Are You Smarter Than the Smart-Bots? | exSTEMsions

Are You Smarter Than the Smart-Bots?

Meet the smart-bots

A recent problem was about someone who figured out a puzzle she was working on, and your job (if you’re a subscriber, that is) was to figure out how she figured it out.   In the solution, we encountered two problem-solving strategies: putting yourself in someone else’s shoes, and making a table.  A strange combination of ideas, to be sure, but there are, strangely, other problems that make use of these very same strategies!  Here’s another, which again focuses on how someone actually managed to solve a puzzle; it’s definitely one of our favorites.  Read it, but before you read on to see our solution, think about the problem, and see if you can solve it yourself!

A mad scientist created an army of smart robots (called, appropriately, “smart-bots”).  They’re not quite as smart as he’d like, however; after much hard work, he has finally created his first “genius-bot”.  He’s hoping his genius-bot is much more intelligent than his smart-bots, so he devised a way to test this.
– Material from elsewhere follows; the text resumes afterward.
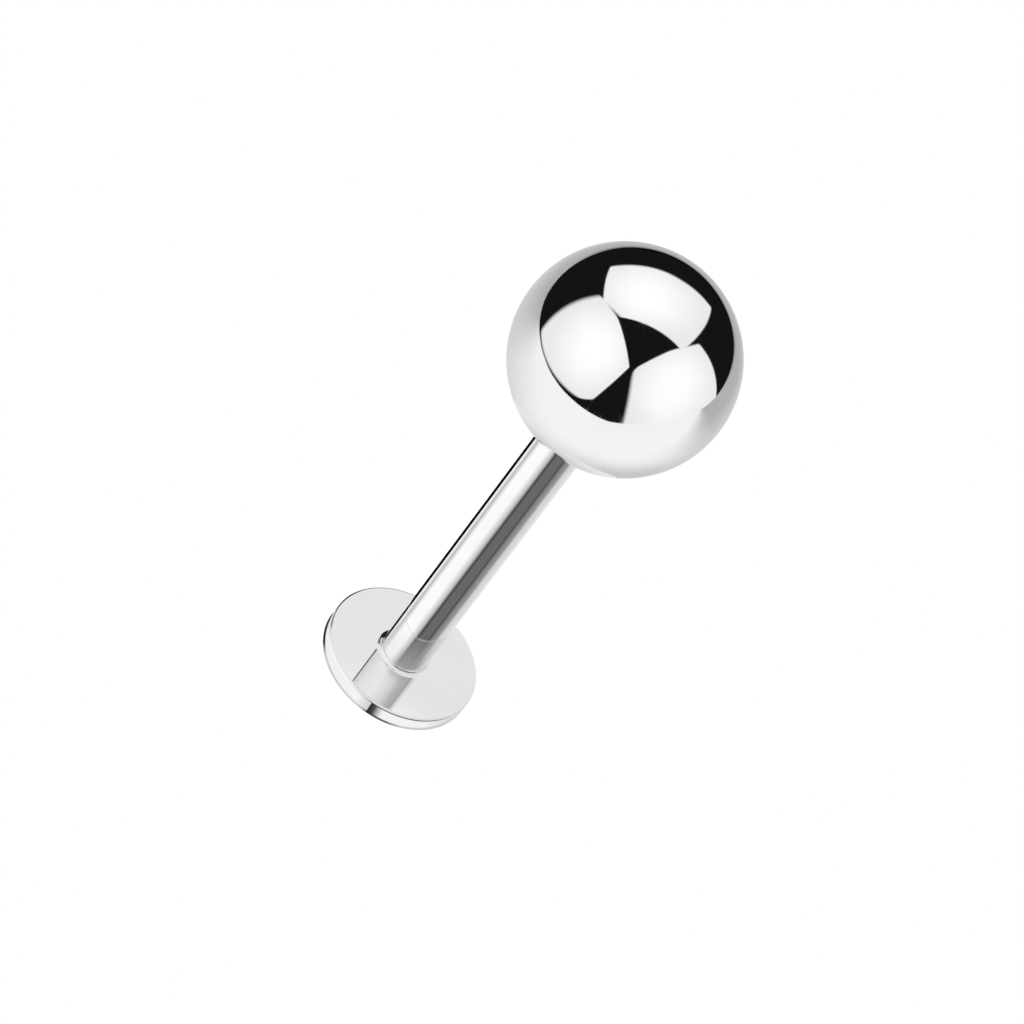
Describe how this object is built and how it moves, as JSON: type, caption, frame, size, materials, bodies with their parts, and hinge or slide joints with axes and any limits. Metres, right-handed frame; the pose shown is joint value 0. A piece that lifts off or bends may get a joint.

He arranged his genius-bot and two smart-bots, all currently switched off, so each robot can see the other two.  He then glued a red ball to the top of each robot’s head, so that each robot can see the other two balls, but not its own.  

Now the scientist turns on the robots, and instructs them: “Don’t move.  All I want you to do right now is see, and think. Look at each other; each of you has either a red ball or a green ball glued to the top of your head.  If you see a red ball, raise your hand.”

All the robots raised a hand.  “Now then,” said the scientist, “who knows the color of the ball on top of their own head?”

The robots were silent for some time.  Then the genius-bot suddenly said, to the surprise and joy of the scientist, “I have a red ball!”  How did it know?

How DID it know?

Our task it to figure out how the genius-bot determined the color of its ball.  Now remember, they all had red balls on their heads, so of course they all raised their hands.  But the smart-bots were confused; they didn’t know what color ball was on their heads.  But the genius-bot saw exactly what they saw….  So, somehow, the genius-bot must have taken advantage of the fact that the smart-bots were confused… but how did it do this? 

The genius-bot wondered just what we’re wondering: “why can’t the smart-bots figure out their own color?” What the genius-bot did next was put himself in the shoes (or, wheels, whatever) of one of the smart-bots. Here’s what the genius-bot was thinking: “It might be wise to make a list of all the possibilities of who has what color ball, from the perspective of what smart-bot #1 sees.  It saw a red ball on smart-bot #2, and it saw my ball, whatever color that might be, red or green.  It doesn’t know its own color, so from its point of view, its column in the table should be blank.”

smart-bot #1smart-bot #2genius-bot
First possibility:???redred
Second possibility:???redgreen

“Ah, so there are only two rows to my table!  Simple enough, but now let’s think.  If I were smart-bot #1, I would see the other two robots raise their hands, which means they each saw at least one red ball.  But consider the situation in the second possibility… again, smart-bot #2 raised his hand, so it saw a red ball.  But where?  He must have seen it on smart-bot #1!  Therefore, in this situation, smart-bot #1 would know that he had a red ball on its head.  But it didn’t know!  That means that the second row of the table does NOT describe our situation.  The only other possibility is the first row, where my ball is red, like the others!”

Genuis-bot skills

Each smart-bot, evidently, only thought about what it saw.  They each saw two red balls, and so expected everyone to raise their hands, and learned nothing.  But the genius-bot thought about what the other bots were seeing and thinking; he thought about the situation as a whole.  From the bots in this problem, we are reminded once again of the value of being able to see through the eyes of another.  Beyond that, we are reminded that being able to see the big picture as well as the individual parts is also a useful skill to have in our mathematical toolbox.  And, one might argue, these skills are not only useful mathematical tools, but useful tools in all aspects of daily life.